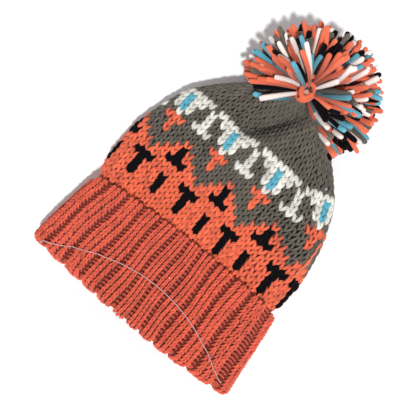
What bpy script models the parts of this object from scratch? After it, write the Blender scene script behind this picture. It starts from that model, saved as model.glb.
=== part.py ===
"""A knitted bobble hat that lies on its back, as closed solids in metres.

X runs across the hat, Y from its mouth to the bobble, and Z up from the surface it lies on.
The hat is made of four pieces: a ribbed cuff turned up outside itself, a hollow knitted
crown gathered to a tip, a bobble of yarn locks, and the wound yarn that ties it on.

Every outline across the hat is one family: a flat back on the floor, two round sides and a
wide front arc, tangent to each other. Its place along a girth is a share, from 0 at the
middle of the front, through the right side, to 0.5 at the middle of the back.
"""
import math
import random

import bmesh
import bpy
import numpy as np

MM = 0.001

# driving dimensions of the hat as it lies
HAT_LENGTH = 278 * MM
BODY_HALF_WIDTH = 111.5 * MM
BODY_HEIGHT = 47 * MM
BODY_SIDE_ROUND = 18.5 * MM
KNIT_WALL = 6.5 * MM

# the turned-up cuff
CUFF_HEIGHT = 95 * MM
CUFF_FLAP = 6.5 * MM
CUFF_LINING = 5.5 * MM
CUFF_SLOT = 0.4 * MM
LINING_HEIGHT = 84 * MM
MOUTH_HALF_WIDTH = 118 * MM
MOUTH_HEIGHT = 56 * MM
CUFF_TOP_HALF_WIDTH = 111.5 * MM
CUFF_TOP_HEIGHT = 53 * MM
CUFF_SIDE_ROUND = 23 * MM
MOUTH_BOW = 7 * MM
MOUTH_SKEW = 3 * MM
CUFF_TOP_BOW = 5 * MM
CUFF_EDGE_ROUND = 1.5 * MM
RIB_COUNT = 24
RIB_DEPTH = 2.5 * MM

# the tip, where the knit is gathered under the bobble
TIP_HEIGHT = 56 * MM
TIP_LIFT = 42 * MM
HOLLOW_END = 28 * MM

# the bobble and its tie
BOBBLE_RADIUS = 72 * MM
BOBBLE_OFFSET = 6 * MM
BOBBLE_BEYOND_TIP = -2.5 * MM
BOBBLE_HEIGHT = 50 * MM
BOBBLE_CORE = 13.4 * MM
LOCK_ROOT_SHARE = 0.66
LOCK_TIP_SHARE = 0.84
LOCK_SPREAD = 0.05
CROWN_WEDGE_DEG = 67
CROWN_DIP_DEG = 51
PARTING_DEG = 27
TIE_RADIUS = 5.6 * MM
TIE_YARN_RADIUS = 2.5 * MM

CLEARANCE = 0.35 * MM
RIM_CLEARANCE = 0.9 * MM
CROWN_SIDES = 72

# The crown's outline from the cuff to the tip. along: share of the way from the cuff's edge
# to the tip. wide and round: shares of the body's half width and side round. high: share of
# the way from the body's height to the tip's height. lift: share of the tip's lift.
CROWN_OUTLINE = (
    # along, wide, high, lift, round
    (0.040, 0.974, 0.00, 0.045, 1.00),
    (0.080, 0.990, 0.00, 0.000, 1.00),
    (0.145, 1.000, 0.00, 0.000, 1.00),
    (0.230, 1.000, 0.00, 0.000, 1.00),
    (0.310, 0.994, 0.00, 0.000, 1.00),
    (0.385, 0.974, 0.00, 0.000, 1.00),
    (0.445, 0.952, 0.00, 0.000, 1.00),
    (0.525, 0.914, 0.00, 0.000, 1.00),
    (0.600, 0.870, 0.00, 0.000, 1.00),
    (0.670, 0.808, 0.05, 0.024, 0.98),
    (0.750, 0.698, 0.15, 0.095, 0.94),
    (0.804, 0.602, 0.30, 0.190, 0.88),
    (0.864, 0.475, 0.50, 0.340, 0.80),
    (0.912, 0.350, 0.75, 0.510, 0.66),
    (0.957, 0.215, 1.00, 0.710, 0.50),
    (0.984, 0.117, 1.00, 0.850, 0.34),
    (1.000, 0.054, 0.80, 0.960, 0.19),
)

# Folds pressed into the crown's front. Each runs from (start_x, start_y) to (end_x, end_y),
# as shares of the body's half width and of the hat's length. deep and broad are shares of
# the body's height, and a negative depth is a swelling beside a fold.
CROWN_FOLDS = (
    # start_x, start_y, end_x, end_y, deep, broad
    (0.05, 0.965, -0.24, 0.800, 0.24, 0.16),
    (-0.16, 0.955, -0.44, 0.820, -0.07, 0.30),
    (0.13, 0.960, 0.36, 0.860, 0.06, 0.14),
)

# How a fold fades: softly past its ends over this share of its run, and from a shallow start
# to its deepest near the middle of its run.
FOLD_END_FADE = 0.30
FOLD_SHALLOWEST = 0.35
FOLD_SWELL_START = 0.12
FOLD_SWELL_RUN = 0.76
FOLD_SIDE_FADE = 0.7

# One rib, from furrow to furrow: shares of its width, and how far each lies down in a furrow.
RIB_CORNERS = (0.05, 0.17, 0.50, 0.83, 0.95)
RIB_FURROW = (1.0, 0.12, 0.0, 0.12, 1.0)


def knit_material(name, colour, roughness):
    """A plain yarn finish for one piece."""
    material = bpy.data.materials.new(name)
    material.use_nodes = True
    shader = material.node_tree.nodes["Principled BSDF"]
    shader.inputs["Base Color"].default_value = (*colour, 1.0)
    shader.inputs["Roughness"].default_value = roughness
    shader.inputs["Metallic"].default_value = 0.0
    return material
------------
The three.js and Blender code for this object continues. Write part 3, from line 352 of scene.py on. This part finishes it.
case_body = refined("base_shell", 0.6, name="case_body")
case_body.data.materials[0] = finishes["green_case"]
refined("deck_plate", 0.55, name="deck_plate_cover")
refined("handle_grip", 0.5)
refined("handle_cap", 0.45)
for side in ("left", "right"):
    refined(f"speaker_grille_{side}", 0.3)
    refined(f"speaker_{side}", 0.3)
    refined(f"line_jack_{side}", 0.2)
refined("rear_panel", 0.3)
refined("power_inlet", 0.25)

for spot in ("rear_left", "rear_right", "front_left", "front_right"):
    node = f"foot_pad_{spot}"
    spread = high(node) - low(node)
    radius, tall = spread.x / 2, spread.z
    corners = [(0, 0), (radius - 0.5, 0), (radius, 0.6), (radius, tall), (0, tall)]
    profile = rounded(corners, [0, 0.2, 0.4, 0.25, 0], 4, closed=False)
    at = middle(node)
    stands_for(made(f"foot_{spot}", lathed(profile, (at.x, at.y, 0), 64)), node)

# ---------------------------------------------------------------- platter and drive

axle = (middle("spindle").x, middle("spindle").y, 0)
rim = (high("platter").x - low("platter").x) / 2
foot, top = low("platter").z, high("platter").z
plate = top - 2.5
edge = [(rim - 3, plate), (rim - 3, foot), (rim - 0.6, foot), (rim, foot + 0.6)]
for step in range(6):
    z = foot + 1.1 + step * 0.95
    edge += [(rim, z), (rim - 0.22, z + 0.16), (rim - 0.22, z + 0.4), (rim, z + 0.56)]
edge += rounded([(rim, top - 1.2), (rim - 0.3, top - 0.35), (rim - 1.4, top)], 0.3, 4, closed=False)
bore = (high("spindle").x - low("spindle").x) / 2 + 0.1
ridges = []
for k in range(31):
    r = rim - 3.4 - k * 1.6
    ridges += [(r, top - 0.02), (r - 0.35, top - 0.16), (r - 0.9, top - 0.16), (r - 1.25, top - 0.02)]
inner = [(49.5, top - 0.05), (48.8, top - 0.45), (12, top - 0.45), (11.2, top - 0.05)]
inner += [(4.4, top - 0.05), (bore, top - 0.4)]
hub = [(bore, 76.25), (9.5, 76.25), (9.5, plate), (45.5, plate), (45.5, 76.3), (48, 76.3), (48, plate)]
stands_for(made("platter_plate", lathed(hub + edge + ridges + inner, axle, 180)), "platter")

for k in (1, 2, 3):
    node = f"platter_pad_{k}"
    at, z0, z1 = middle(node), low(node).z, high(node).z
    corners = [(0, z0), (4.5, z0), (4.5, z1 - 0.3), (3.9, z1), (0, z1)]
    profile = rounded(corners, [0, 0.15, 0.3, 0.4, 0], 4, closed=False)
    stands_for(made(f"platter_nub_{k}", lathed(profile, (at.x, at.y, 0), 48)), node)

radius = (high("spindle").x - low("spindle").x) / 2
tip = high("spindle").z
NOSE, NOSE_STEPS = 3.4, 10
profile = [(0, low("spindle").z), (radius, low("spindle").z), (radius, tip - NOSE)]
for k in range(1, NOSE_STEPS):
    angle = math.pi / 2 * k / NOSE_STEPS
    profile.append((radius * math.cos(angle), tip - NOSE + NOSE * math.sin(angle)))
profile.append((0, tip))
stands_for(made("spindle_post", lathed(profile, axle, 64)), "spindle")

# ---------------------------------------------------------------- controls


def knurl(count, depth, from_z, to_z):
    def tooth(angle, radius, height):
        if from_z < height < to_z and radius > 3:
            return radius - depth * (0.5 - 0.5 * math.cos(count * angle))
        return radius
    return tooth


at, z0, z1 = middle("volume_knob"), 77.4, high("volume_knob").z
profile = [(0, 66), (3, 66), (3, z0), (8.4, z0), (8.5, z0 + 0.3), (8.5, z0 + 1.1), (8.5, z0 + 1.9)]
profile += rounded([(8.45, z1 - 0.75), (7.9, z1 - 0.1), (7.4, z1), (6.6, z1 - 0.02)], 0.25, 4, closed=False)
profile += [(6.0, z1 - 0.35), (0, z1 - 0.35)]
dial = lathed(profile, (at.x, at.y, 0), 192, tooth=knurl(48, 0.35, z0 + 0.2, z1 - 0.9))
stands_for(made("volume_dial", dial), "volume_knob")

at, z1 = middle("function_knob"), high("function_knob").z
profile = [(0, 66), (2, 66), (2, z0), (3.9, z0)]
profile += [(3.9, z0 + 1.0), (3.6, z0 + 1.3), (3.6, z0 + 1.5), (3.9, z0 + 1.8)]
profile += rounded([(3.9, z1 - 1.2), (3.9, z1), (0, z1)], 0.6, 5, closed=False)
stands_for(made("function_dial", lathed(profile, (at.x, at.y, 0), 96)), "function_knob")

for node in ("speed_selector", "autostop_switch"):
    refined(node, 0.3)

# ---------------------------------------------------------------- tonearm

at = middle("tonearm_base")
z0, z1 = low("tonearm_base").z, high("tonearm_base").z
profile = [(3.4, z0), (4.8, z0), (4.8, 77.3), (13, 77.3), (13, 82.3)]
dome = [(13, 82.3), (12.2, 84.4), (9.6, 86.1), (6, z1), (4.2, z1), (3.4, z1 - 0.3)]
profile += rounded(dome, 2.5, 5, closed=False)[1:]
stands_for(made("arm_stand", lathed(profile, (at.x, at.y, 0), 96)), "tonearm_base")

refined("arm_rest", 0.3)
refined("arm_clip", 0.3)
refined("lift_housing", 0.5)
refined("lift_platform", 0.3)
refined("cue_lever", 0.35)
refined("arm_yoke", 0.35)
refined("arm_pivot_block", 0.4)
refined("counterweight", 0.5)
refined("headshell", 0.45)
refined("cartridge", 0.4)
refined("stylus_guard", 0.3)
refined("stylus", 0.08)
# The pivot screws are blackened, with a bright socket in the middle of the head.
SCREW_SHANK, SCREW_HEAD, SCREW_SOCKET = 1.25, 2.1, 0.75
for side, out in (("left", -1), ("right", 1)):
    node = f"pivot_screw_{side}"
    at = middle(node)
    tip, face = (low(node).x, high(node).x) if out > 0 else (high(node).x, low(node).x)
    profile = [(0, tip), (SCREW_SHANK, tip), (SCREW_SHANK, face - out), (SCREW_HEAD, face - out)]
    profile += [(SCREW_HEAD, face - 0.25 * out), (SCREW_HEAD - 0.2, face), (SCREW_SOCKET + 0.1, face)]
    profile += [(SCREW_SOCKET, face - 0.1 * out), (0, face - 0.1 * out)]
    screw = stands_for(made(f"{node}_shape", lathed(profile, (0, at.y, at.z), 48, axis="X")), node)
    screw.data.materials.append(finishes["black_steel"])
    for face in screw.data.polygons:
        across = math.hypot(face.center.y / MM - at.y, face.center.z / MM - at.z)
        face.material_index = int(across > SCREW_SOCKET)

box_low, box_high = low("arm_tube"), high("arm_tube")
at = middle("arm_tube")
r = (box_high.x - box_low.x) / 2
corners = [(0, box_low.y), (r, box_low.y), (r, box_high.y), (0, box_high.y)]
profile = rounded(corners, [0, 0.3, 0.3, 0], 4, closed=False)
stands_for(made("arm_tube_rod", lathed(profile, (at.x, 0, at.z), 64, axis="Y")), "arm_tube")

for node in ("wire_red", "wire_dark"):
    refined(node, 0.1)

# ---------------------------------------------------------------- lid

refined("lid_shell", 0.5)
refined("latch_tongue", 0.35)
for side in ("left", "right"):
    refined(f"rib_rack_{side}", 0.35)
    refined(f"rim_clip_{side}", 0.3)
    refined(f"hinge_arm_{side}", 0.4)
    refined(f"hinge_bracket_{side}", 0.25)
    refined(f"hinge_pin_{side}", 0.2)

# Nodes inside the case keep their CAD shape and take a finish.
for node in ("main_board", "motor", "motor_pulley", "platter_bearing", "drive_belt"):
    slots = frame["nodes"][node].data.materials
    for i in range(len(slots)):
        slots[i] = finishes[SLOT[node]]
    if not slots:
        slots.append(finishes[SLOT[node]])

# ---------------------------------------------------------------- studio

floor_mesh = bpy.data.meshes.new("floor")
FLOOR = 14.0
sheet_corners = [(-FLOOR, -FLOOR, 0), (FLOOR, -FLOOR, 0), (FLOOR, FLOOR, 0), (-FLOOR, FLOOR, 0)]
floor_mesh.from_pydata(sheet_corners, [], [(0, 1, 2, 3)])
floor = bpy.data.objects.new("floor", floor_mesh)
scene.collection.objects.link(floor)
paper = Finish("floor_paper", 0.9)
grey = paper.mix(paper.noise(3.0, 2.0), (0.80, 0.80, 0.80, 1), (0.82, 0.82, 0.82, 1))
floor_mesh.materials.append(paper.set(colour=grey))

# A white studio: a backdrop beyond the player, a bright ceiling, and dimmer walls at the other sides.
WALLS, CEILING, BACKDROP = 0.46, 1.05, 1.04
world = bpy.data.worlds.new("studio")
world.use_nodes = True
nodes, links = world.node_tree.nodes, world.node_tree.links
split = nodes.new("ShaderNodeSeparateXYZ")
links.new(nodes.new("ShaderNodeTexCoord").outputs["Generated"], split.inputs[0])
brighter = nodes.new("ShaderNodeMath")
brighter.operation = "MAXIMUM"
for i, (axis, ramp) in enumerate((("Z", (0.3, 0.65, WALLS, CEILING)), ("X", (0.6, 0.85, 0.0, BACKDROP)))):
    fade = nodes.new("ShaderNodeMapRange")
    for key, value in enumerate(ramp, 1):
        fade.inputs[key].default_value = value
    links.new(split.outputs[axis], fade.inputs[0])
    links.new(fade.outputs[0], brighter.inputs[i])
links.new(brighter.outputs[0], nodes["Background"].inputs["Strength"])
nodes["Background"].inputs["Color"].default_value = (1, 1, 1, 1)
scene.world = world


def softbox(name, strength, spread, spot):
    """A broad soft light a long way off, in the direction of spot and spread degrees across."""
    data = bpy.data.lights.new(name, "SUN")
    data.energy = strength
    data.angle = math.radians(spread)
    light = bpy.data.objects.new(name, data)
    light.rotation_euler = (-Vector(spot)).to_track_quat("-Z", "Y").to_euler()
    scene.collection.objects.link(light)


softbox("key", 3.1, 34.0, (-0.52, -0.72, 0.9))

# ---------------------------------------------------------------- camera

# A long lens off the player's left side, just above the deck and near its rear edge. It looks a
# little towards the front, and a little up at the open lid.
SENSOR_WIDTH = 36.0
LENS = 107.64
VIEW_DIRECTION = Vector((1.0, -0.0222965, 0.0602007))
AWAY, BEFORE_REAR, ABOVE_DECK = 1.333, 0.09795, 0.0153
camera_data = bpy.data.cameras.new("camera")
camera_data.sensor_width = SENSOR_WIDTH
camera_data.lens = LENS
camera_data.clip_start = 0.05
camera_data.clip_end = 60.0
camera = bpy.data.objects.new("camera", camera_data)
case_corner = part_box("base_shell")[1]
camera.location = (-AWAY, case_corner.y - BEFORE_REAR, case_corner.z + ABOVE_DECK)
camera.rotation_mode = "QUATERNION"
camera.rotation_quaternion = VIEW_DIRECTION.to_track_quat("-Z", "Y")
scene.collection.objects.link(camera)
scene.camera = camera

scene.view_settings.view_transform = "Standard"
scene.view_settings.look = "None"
------------
## [Exercise requirements]
Output only the lines from the one containing "What bpy script" through the one containing "crown gathered to", inclusive, exactly as written.

## [The solution]
What bpy script models the parts of this object from scratch? After it, write the Blender scene script behind this picture. It starts from that model, saved as model.glb.
=== part.py ===
"""A knitted bobble hat that lies on its back, as closed solids in metres.

X runs across the hat, Y from its mouth to the bobble, and Z up from the surface it lies on.
The hat is made of four pieces: a ribbed cuff turned up outside itself, a hollow knitted
crown gathered to a tip, a bobble of yarn locks, and the wound yarn that ties it on.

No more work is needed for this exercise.